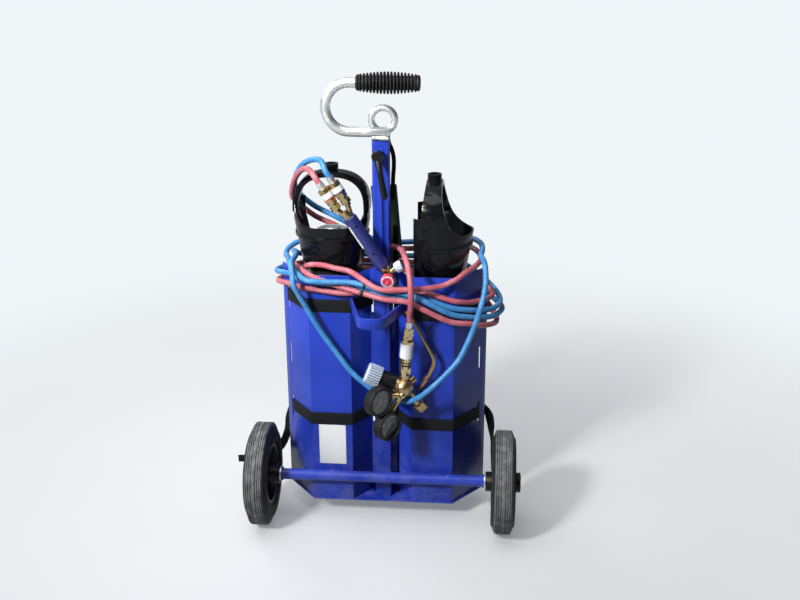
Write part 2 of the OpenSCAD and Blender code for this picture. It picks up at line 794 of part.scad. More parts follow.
card_lean = 4.6;
card_y = 62.5;
card_w = [48, 6, 142];
strap_behind = card_y - strap_t / 2 - 0.1;
card_route = [[11, web_y + 1.05, 757], [11.8, web_y + 1.05, 752], [13.6, 46.5, 745.5], [17, 48, 738],
    [20.5, 51, 722], [20.5, 55, 703], [18.5, strap_behind - 0.5, 682], [18, strap_behind, 662],
    [18, strap_behind, 640]];
module card_strap() {
    slide = [9.5, strap_t, 74];
    color("black") web_tail(smooth_route(card_route, 2), 8, [1, 0, 0]);
    color("gray") translate([18, card_y - slide.y - 0.05, 516]) cube(slide);
}

module card_holder() {
    color("darkgreen") translate([-12, card_y, 522]) rotate([0, -card_lean, 0]) cube(card_w);
}

module data_plate() {
    plate = [52, 0.6, 84];
    color("white") translate([-123, -plate.y, 121]) cube(plate);
}

// ---------- torch ----------

torch_y = -18;
torch_a = [-53, torch_y, 627];
torch_dir = unit([60, 0, -92]);
torch_out = [torch_dir.z * -1, 0, torch_dir.x];
torch_b = torch_a + torch_len * torch_dir;
function torch_at(s, side) = torch_a + s * torch_dir + side * torch_out;

module torch_handle() {
    color("midnightblue") along(torch_a, torch_b) {
        translate([0, 0, 2]) cylinder(d = torch_d, h = torch_len - 4);
        cylinder(d1 = torch_d - 3, d2 = torch_d, h = 2);
        translate([0, 0, torch_len - 2]) cylinder(d1 = torch_d, d2 = torch_d - 3, h = 2);
    }
}

head_len = 26;
module torch_head() {
    color("goldenrod") {
        along(torch_b, torch_b + torch_dir) {
            cylinder(d = 20, h = 8);
            translate([0, 0, 8]) cylinder(d = 17, h = head_len - 8);
            translate([0, 0, head_len]) hexagon(15, 9);
        }
        along(torch_at(torch_len + 14, 0), torch_at(torch_len + 14, 20)) {
            cylinder(d = 10, h = 17);
            cylinder(d = 5, h = 25);
        }
        along(torch_at(torch_len + 17, 0), torch_at(torch_len + 17, 0) + [0, -10, -2]) {
            cylinder(d = 10, h = 16);
            cylinder(d = 5, h = 23);
        }
    }
}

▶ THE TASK
Output all of the data again. Match it exactly.

▶ FINAL ANSWER
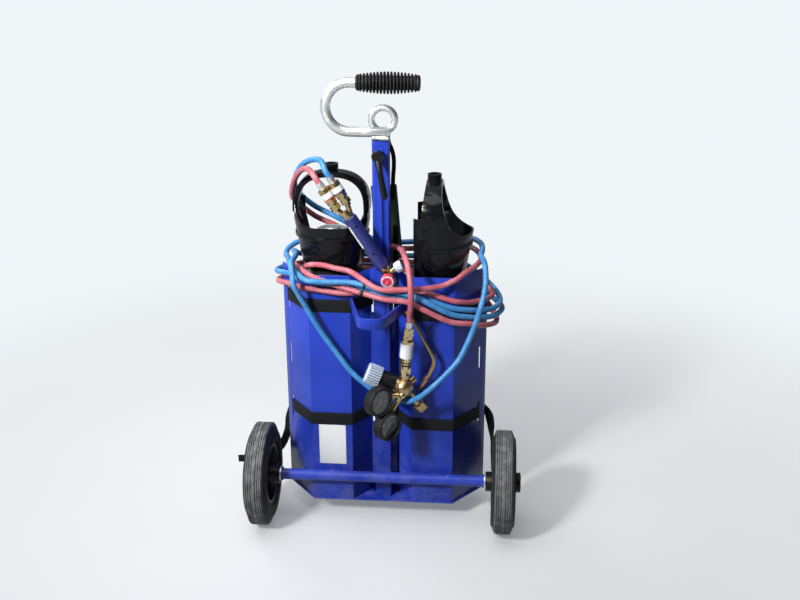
Write part 2 of the OpenSCAD and Blender code for this picture. It picks up at line 794 of part.scad. More parts follow.
card_lean = 4.6;
card_y = 62.5;
card_w = [48, 6, 142];
strap_behind = card_y - strap_t / 2 - 0.1;
card_route = [[11, web_y + 1.05, 757], [11.8, web_y + 1.05, 752], [13.6, 46.5, 745.5], [17, 48, 738],
    [20.5, 51, 722], [20.5, 55, 703], [18.5, strap_behind - 0.5, 682], [18, strap_behind, 662],
    [18, strap_behind, 640]];
module card_strap() {
    slide = [9.5, strap_t, 74];
    color("black") web_tail(smooth_route(card_route, 2), 8, [1, 0, 0]);
    color("gray") translate([18, card_y - slide.y - 0.05, 516]) cube(slide);
}

module card_holder() {
    color("darkgreen") translate([-12, card_y, 522]) rotate([0, -card_lean, 0]) cube(card_w);
}

module data_plate() {
    plate = [52, 0.6, 84];
    color("white") translate([-123, -plate.y, 121]) cube(plate);
}

// ---------- torch ----------

torch_y = -18;
torch_a = [-53, torch_y, 627];
torch_dir = unit([60, 0, -92]);
torch_out = [torch_dir.z * -1, 0, torch_dir.x];
torch_b = torch_a + torch_len * torch_dir;
function torch_at(s, side) = torch_a + s * torch_dir + side * torch_out;

module torch_handle() {
    color("midnightblue") along(torch_a, torch_b) {
        translate([0, 0, 2]) cylinder(d = torch_d, h = torch_len - 4);
        cylinder(d1 = torch_d - 3, d2 = torch_d, h = 2);
        translate([0, 0, torch_len - 2]) cylinder(d1 = torch_d, d2 = torch_d - 3, h = 2);
    }
}

head_len = 26;
module torch_head() {
    color("goldenrod") {
        along(torch_b, torch_b + torch_dir) {
            cylinder(d = 20, h = 8);
            translate([0, 0, 8]) cylinder(d = 17, h = head_len - 8);
            translate([0, 0, head_len]) hexagon(15, 9);
        }
        along(torch_at(torch_len + 14, 0), torch_at(torch_len + 14, 20)) {
            cylinder(d = 10, h = 17);
            cylinder(d = 5, h = 25);
        }
        along(torch_at(torch_len + 17, 0), torch_at(torch_len + 17, 0) + [0, -10, -2]) {
            cylinder(d = 10, h = 16);
            cylinder(d = 5, h = 23);
        }
    }
}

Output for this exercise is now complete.